There are experiments that show that you are trying to predict what happens next (this also gets into a theory of humor - its the brain's reaction when the 'what next' is subverted in an unexpected way)
(EDIT: I think my comment above was meant to reply to the parent of the comment I ended up replying to, but too late to edit that one now)
Maybe. Point being that since we don't know what gives rise to consciousness, speaking with any certainty on how we are different to LLMs is pretty meaningless.
We don't even know of any way to tell if we have existence in time, or just an illusion of it provided by a sense of past memories provided by our current context.
As such the constant stream of confident statements about what LLMs can and cannot possibly do based on assumptions about how we are different are getting very tiresome, because they are pure guesswork.
- You can give it specific instructions and it will follow them, modifying its behavior by doing so.
This shows that the instructions are understood well enough to be followed. For example, if you ask it to modify its behavior by working through its steps, then it will modify its behavior to follow your request.

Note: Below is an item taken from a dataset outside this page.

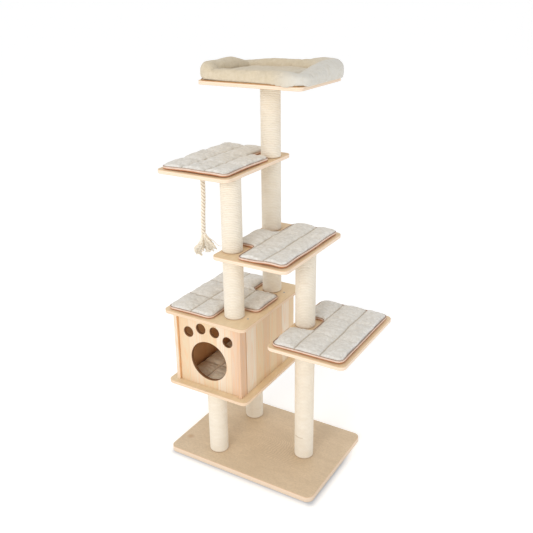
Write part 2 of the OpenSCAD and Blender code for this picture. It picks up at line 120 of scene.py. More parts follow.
class Look:
    """A material being built. Each call adds one node and returns the socket that holds its result."""

    def __init__(self, name, roughness, **constants):
        self.material = bpy.data.materials.new(name)
        self.material.use_nodes = True
        self.tree = self.material.node_tree
        self.shader = self.tree.nodes["Principled BSDF"]
        self.shader.inputs["Roughness"].default_value = roughness
        for socket, value in constants.items():
            self.shader.inputs[socket.replace("_", " ")].default_value = value

    def add(self, kind, inputs=None, output=0, **settings):
        node = self.tree.nodes.new(kind)
        for name, value in settings.items():
            setattr(node, name, value)
        for key, value in (inputs or {}).items():
            if isinstance(value, bpy.types.NodeSocket):
                self.tree.links.new(value, node.inputs[key])
            else:
                node.inputs[key].default_value = value
        return node.outputs[output]

    def place(self, scale):
        """Texture coordinates in metres, times scale along each axis."""
        where = self.add("ShaderNodeTexCoord", output="Object")
        return self.add("ShaderNodeMapping", {"Vector": where, "Scale": scale})

    def axis(self, index, kind="Object"):
        where = self.add("ShaderNodeTexCoord", output=kind)
        return self.add("ShaderNodeSeparateXYZ", {"Vector": where}, output=index)

    def stored(self, name):
        """A value kept on the mesh's points."""
        return self.add("ShaderNodeAttribute", output="Fac", attribute_name=name)

    def leant(self, angle):
        """The wrap map, turned so that its x runs across a twist or a twill."""
        where = self.add("ShaderNodeUVMap", uv_map="wrap")
        return self.add("ShaderNodeMapping", {"Vector": where, "Rotation": (0, 0, angle)})

    def noise(self, where, detail=3.0, rough=0.5, warp=0.0):
        """Noise over a socket, or over the object in cells per metre along each axis."""
        where = where if isinstance(where, bpy.types.NodeSocket) else self.place(where)
        values = {"Vector": where, "Scale": 1.0, "Detail": detail, "Roughness": rough, "Distortion": warp}
        return self.add("ShaderNodeTexNoise", values)

    def math(self, kind, a, b=0.0):
        return self.add("ShaderNodeMath", {0: a, 1: b}, operation=kind)

    def sum(self, a, b):
        return self.math("ADD", a, b)

    def times(self, a, b):
        return self.math("MULTIPLY", a, b)

    def wave(self, value, turns):
        """A smooth wave from 0 to 1 that repeats turns times as value grows by 1."""
        swing = self.math("SINE", self.times(value, turns * 2 * math.pi))
        return self.add("ShaderNodeMapRange", {"Value": swing, "From Min": -1.0})

    def ramp(self, value, stops, kind="LINEAR"):
        node = self.tree.nodes.new("ShaderNodeValToRGB")
        self.tree.links.new(value, node.inputs[0])
        node.color_ramp.interpolation = kind
        for k, (position, shade) in enumerate(stops):
            element = node.color_ramp.elements[k] if k < 2 else node.color_ramp.elements.new(position)
            element.position = position
            element.color = shade
        return node.outputs[0]

    def mix(self, amount, a, b):
        return self.add("ShaderNodeMix", {0: amount, 6: a, 7: b}, output=2, data_type="RGBA")

    def stain(self, tone, mask, amount, shade):
        """The tone, with amount of another shade laid in where the mask is 1."""
        return self.mix(self.times(mask, amount), tone, shade)

    def limits(self, value, low, high, to_low=0.0, to_high=1.0):
        values = {"Value": value, "From Min": low, "From Max": high, "To Min": to_low, "To Max": to_high}
        return self.add("ShaderNodeMapRange", values)

    def finish(self, base, height=None, strength=0.3, depth=0.0005, rough=None):
        self.tree.links.new(base, self.shader.inputs["Base Color"])
        if height is not None:
            values = {"Height": height, "Strength": strength, "Distance": depth}
            self.tree.links.new(self.add("ShaderNodeBump", values), self.shader.inputs["Normal"])
        if rough is not None:
            self.tree.links.new(rough, self.shader.inputs["Roughness"])
        return self.material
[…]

This means the request has been understood/parsed/whatever-you-want-to-call-it since how could it successfully modify its behavior as requested if the instructions weren't really being understood or parsed correctly?
Hence saying that the machine doesn't "really" understand, it's just "simulating" it understands is like saying that electric cars aren't "really" moving, since they are just simulating a combustion engine which is the real thing that moves.
In other words, if an electric car gets from point A to point B it is really moving.
If a language model modifies its behavior to follow instructions correctly, then it is really understanding the instructions.